DATA EXTRACT:

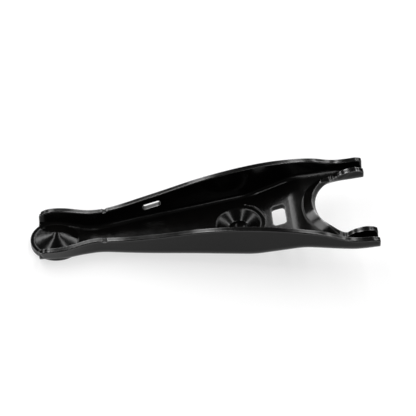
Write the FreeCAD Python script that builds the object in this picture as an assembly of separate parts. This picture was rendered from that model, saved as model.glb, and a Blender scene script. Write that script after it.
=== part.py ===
"""Clutch release fork, pressed from one sheet of steel.  Units: millimetres.

Drawing frame: X runs along the lever from the pushrod end (0) to the finger tips, Y is
across, Z is up on the open side of the channel, and the underside of the web between the
neck and the pivot lies at Z = 0.  The finished fork is then tipped about Y, lever end
down, until it stands on the neck and the pivot bulge, with its ball seat at X = Y = 0.
"""
import FreeCAD, Part
import math
import os

V = FreeCAD.Vector

# ---- sheet -----------------------------------------------------------------------
T = 4.4                  # sheet thickness
R_FLANGE = 3.6           # inside bend radius, web to outer flange
R_THROAT = 2.6           # inside bend radius, web to throat lip and finger inner wall
EDGE = 0.7               # rounding of the sheared rim edges

# ---- side view of the web underside: corner x, z and bend radius --------------------
WEB_LINE = [(-20, 7.1, 0), (38, 0.0, 70), (164, 0.0, 60), (200, 8.2, 40), (238, 5.4, 90),
            (275, 8.4, 0)]

# ---- outer flanges: x, outside half width at the rim, outward lean in degrees --------
FLANGE = [(-12, 21.6, 20), (2, 23.2, 20), (9, 24.0, 20), (16, 24.2, 20), (25, 22.9, 18),
          (36, 19.6, 14), (48, 18.0, 10), (60, 19.5, 8), (80, 23.0, 6), (100, 26.1, 5),
          (120, 29.0, 4), (140, 32.0, 3), (160, 35.2, 3), (180, 38.4, 3), (195, 40.6, 3),
          (208, 42.3, 3), (222, 44.1, 3), (236, 45.5, 3), (252, 46.3, 3), (268, 46.7, 3)]
# top line of the flanges: x, z
RIM = [(-12, 5.0), (-4, 10.4), (1, 13.9), (6, 16.7), (14, 17.4), (26, 17.0), (38, 17.1),
       (48, 17.3), (60, 17.7), (80, 20.2), (100, 23.3), (120, 26.8), (140, 29.1),
       (160, 30.1), (180, 29.7), (195, 28.2), (208, 26.2), (217, 24.0), (224, 21.4),
       (231, 19.3), (238, 18.4), (245, 18.3), (251, 18.1), (256, 15.6), (268, 8.0)]

# ---- throat between the fingers ------------------------------------------------------
THROAT_HALF = 30.6       # half the gap between the fingers
CREASE_X, CREASE_Z = 202.4, 12.0     # web top where it turns up into the lip, at Y = 0
LIP_ANGLE = 34.0         # rise of the lip at Y = 0, degrees
LIP_EDGE_X = 209.8       # upper edge of the lip at Y = 0
LIP_EDGE_R = 33.0        # plan radius of the lip edge
# top line of the lip, the relief beside it and the finger inner walls: x, z
LIP = [(198, 17.2), (210, 17.2), (220, 16.4), (229.5, 12.6), (235, 15.2), (242, 17.4),
       (250, 17.5), (256, 14.0), (268, 6.0)]

# ---- ends ----------------------------------------------------------------------------
END_X, END_RADIUS = 0.4, 85.0       # pushrod end and its plan radius
HOLLOW_X, HOLLOW_Z, HOLLOW_R = -6.4, 9.8, 12.0       # hollow in the flanges' end edges
TIP_X = 253.8                        # finger tips

# ---- pushrod dome, standing up from the web --------------------------------------------
DOME_X, DOME_R, DOME_SLOPE, DOME_NOSE = 14.6, 16.6, 21.0, 9.0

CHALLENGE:
Please print the material above exactly as it appears, from its first line through the line containing "release fork, pressed", inclusive, and stop there.

FULL RESPONSE:
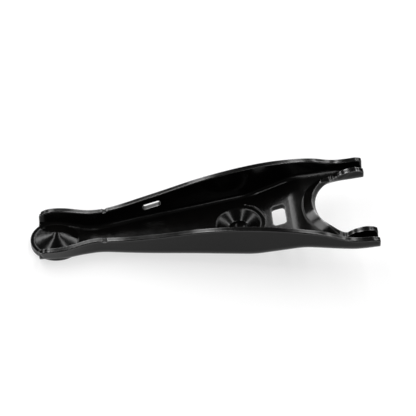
Write the FreeCAD Python script that builds the object in this picture as an assembly of separate parts. This picture was rendered from that model, saved as model.glb, and a Blender scene script. Write that script after it.
=== part.py ===
"""Clutch release fork, pressed from one sheet of steel.  Units: millimetres.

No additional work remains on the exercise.